Do I really need to journal from the very start?
Yes, precisely because those first weeks teach you the most about yourself. Putting off the journal until 'later' makes you lose track of your own progress and prevents you from spotting the patterns that explain your recurring losses, like a specific time of day or emotional state.
How many markets should a beginner follow?
One, learned deeply, beats several skimmed superficially. Every market has its own dynamics, active hours, behavior around announcements. Diversifying too early prevents you from building the fine intuition that distinguishes an experienced trader from a beginner recognizing generic patterns.
How do I avoid revenge trading as a beginner?
By defining a simple rule cold, before you even trade: a mandatory pause after a loss, or a stop after a certain number of consecutive losses in the day. This rule, decided outside of emotion, protects you precisely at the moment your willpower is weakest to respect it on its own.
Why shouldn't I compare myself to other traders?
Because social media shows other people's best results, never their worst months or the years it took to get there.

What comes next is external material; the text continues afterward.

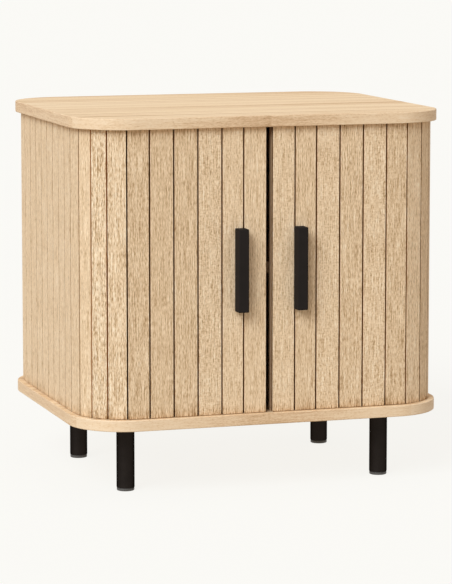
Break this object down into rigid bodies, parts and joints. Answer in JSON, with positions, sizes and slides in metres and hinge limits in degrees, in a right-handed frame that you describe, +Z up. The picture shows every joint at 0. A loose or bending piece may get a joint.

Comparing your month 1 to someone else's year 5 sets an impossible standard and pushes you to take disproportionate risks to catch up on a gap that never existed.
Isn't a daily review enough?
No, it's useful but not enough on its own. The weekly review reveals trends that only appear at the scale of several days, like discipline eroding toward the end of the week. Without that step back, you stay stuck in the detail of each day without ever seeing your overall trajectory.